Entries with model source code
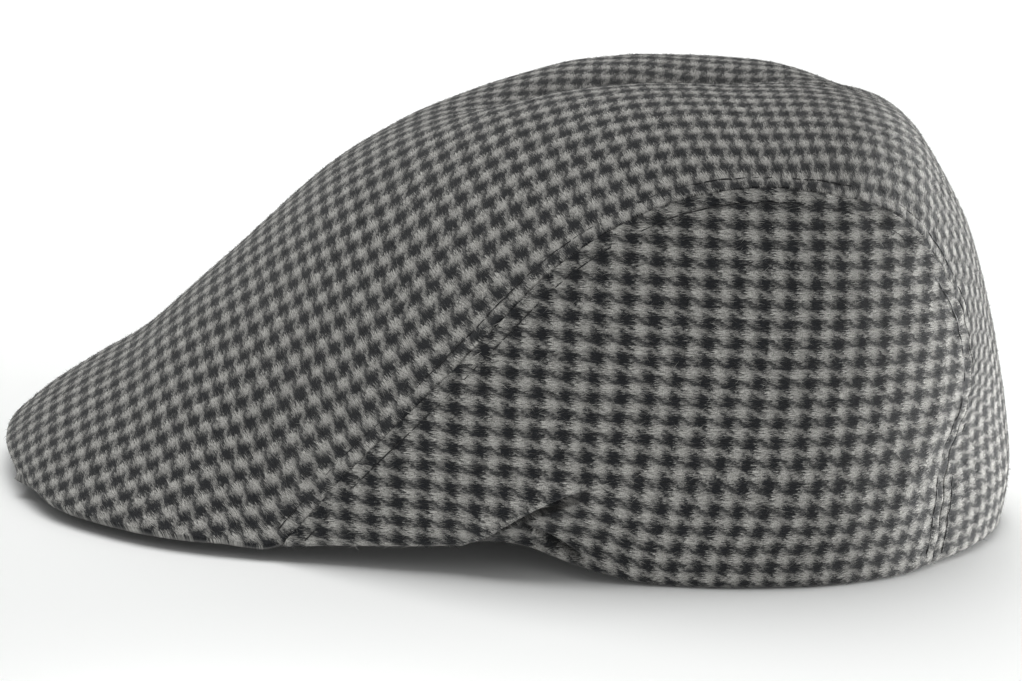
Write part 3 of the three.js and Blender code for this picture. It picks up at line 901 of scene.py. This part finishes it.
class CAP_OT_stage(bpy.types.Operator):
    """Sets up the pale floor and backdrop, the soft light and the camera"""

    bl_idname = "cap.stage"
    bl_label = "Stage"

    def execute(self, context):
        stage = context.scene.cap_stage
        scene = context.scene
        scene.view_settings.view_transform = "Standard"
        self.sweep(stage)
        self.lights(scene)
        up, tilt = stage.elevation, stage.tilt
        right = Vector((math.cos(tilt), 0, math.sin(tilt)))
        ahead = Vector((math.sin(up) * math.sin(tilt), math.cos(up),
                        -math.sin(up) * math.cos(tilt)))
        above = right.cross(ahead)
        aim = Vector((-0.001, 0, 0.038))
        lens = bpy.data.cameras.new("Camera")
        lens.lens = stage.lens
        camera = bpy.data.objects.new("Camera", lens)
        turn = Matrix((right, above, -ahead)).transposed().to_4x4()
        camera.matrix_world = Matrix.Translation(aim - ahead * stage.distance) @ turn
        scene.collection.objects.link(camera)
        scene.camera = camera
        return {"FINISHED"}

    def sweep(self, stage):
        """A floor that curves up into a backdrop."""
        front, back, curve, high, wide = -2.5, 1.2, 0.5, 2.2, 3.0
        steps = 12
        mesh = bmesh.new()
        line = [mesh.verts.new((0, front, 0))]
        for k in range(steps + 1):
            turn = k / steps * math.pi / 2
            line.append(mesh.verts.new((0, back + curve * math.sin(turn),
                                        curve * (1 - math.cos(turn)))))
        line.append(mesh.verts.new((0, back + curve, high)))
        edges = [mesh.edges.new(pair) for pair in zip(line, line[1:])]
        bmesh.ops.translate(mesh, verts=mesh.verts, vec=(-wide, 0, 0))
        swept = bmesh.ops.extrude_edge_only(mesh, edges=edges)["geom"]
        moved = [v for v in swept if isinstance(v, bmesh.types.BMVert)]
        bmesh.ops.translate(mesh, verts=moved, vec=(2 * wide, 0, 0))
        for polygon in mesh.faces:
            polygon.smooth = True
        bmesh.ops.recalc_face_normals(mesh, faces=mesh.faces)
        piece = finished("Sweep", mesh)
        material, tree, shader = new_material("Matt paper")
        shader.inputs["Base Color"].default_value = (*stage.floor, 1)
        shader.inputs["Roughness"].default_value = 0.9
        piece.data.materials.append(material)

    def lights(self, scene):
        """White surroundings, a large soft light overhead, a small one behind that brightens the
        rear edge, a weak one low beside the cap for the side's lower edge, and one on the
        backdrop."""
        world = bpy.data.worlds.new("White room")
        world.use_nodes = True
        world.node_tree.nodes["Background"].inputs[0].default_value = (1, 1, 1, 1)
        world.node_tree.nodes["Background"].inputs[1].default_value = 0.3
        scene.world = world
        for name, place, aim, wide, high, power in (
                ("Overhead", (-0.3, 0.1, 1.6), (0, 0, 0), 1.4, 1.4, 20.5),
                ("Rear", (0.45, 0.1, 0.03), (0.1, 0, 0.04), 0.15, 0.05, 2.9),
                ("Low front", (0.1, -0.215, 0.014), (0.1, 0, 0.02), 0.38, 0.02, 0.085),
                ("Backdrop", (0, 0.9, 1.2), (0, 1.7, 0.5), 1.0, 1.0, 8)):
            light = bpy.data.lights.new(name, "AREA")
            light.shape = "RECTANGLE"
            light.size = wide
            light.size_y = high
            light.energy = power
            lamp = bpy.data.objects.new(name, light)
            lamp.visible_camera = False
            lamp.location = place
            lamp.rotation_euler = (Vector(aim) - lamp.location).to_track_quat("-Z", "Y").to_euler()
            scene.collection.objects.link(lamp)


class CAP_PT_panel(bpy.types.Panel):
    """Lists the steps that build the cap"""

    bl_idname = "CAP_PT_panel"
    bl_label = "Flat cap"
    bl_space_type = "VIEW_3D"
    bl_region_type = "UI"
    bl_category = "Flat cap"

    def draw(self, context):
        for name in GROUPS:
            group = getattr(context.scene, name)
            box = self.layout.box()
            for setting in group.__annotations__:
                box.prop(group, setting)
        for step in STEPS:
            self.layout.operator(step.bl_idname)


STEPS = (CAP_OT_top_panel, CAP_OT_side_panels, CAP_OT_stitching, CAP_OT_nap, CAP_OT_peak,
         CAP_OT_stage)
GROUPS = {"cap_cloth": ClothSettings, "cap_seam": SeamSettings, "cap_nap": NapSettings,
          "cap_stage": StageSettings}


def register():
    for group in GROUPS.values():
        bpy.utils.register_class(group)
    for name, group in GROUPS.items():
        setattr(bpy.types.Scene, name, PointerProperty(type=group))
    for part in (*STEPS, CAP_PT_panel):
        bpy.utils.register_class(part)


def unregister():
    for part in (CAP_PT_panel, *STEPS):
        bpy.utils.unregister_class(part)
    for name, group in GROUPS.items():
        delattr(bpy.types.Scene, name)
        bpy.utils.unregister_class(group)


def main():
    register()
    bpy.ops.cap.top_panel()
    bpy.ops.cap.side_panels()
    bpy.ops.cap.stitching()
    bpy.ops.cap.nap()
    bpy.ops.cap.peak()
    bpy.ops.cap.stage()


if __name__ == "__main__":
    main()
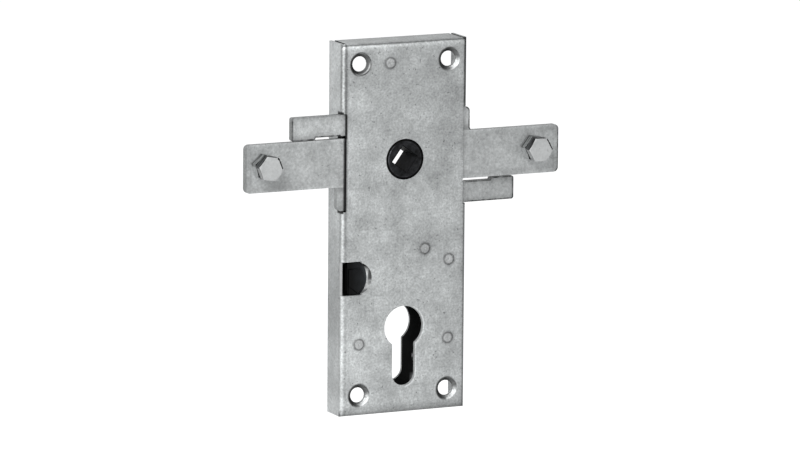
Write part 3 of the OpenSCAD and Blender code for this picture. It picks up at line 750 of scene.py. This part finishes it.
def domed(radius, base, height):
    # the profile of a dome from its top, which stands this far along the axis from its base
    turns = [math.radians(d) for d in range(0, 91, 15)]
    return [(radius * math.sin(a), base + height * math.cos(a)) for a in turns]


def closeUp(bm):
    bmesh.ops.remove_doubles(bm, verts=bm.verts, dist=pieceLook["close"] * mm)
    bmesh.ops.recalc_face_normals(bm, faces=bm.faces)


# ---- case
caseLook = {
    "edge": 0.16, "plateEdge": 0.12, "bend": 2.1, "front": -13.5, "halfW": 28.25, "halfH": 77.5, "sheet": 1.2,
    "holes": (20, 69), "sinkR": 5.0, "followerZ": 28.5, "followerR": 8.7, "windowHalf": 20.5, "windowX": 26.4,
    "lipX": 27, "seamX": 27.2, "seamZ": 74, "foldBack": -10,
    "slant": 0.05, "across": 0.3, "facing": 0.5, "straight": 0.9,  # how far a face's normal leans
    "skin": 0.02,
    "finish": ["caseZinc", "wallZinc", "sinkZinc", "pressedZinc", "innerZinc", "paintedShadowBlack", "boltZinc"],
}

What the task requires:
Set down, unchanged, the line that contains "Write part 3 of the OpenSCAD" together with every later line in the records, through the last one.

Exercise answer:
Write part 3 of the OpenSCAD and Blender code for this picture. It picks up at line 750 of scene.py. This part finishes it.
def domed(radius, base, height):
    # the profile of a dome from its top, which stands this far along the axis from its base
    turns = [math.radians(d) for d in range(0, 91, 15)]
    return [(radius * math.sin(a), base + height * math.cos(a)) for a in turns]


def closeUp(bm):
    bmesh.ops.remove_doubles(bm, verts=bm.verts, dist=pieceLook["close"] * mm)
    bmesh.ops.recalc_face_normals(bm, faces=bm.faces)


# ---- case
caseLook = {
    "edge": 0.16, "plateEdge": 0.12, "bend": 2.1, "front": -13.5, "halfW": 28.25, "halfH": 77.5, "sheet": 1.2,
    "holes": (20, 69), "sinkR": 5.0, "followerZ": 28.5, "followerR": 8.7, "windowHalf": 20.5, "windowX": 26.4,
    "lipX": 27, "seamX": 27.2, "seamZ": 74, "foldBack": -10,
    "slant": 0.05, "across": 0.3, "facing": 0.5, "straight": 0.9,  # how far a face's normal leans
    "skin": 0.02,
    "finish": ["caseZinc", "wallZinc", "sinkZinc", "pressedZinc", "innerZinc", "paintedShadowBlack", "boltZinc"],
}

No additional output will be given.